It was on a quiet Sunday evening when I caught up with my chick bestie Jacqui while languishing in Melbourne (oh alright, it's not actually much of a hardship to languish in Melbourne). Jacqs, being a fellow foodie and a Melbourne resident for many years, knew to pick somewhere good for dinner.
So after a drink at the Botanical (love that place, including the bottleshop, where you can decide to crack open the bottle right there and then and get stuck in it, for a modest corkage fee), she took me to the back streets of Richmond (well it's 599 Church Street, but it felt like the back streets, deserted with the wind blowing through, when we turned up - hope there are no Tigers fans reading who take exception), where lay the new brainchild of the makers of Chin Chin: Kong BBQ.
Of course, Kong, like so many hip Melbourne eateries, doesn't take bookings; so we got there early at just after 5pm to beat the queue, and got a table almost straightaway.
What is up with this latest Melbournian obsession with fusing Korean cuisine into its culinary style? Not that there's anything wrong with that, of course, and it is certainly a welcome addition of variety to the almost ubiquitous Pan-Asian style (i.e. Thai & Southeast Asian) that seemed to dominate modern Melbourne cuisine during the last decade. Naturally (so it seems), Kong's menu is heavily (some would say intrinsically) Korean influenced, starting from the cutesy panda sign ("It's not ordinary cabbage, it's fermented cabbage") to your left when you walk into the restaurant. Wait a minute - pandas aren't Korean??

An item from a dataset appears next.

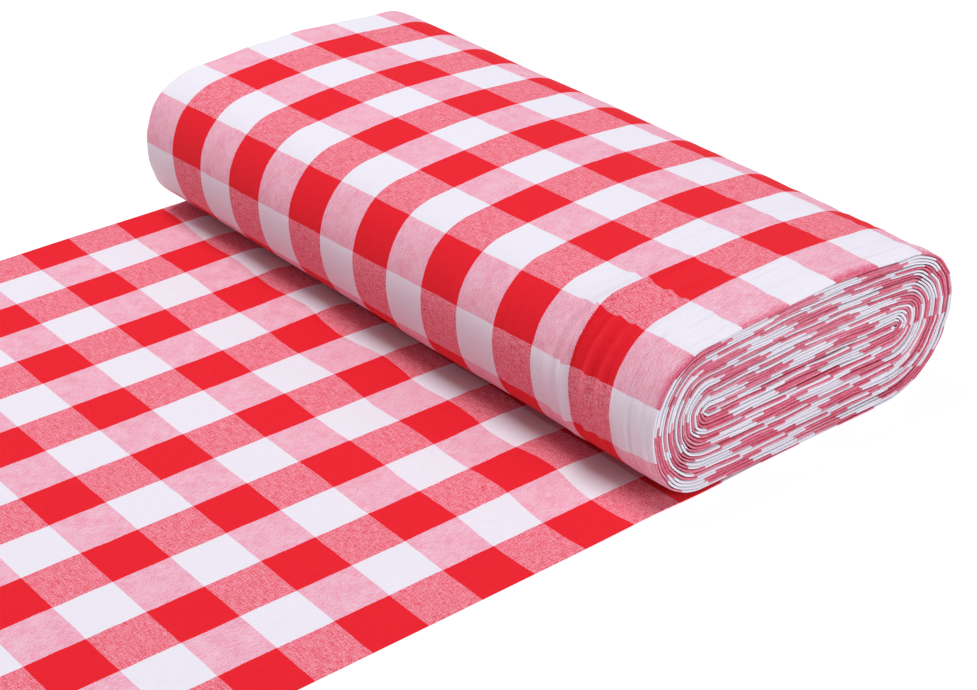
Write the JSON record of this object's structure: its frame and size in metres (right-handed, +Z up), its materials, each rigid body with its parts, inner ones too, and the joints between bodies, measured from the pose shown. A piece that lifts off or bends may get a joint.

Our friendly waitress told us about her Korean heritage and cheerfully explained the menu items to us.
We ordered a whole bunch of richly flavoured and spicy delights, such as spicy pork buns and crab buns (both utterly delicious), a chilli beef brisket cooked in their oven fired by chemical free charcoal made from sustainable Australian hard-wood (ahh a conscience free meal), and Dukbokki.
So what is Dukbokki? The menu described this dish as "rice cakes", so we were kind of expecting rice squashed into some kind of patty-like form, and were taken completely by surprise when it arrived, complete with whole chillies which I was unwilling to leave behind, and slathered with a rich, thick, spicy sauce. It was a spicy, richly flavoursome and interestingly textured experience! Apparently Dukbokki is a popular street food in Seoul, and I can understand why.
Jacqs and I had a great time - giving each other crap (which is what besties do best), mock-lamenting the fact that her husband Marc (poor fellow … not) who has been hanging out to eat at this restaurant missed out because he decided to go for a boozy trip into the countryside, and generally catching up on life.
So is this authentic Korean? I have no idea, but I rather suspect that it's a Melbournesque take on Korean cuisine. And with the cheerful, prompt service, great food and reasonable prices, you'll certainly enjoy it, particularly if you like richly flavoured, spicy cuisine. Even the price of having to carb-load (you can't escape it in this restaurant) to try some of its best dishes is a small one to pay.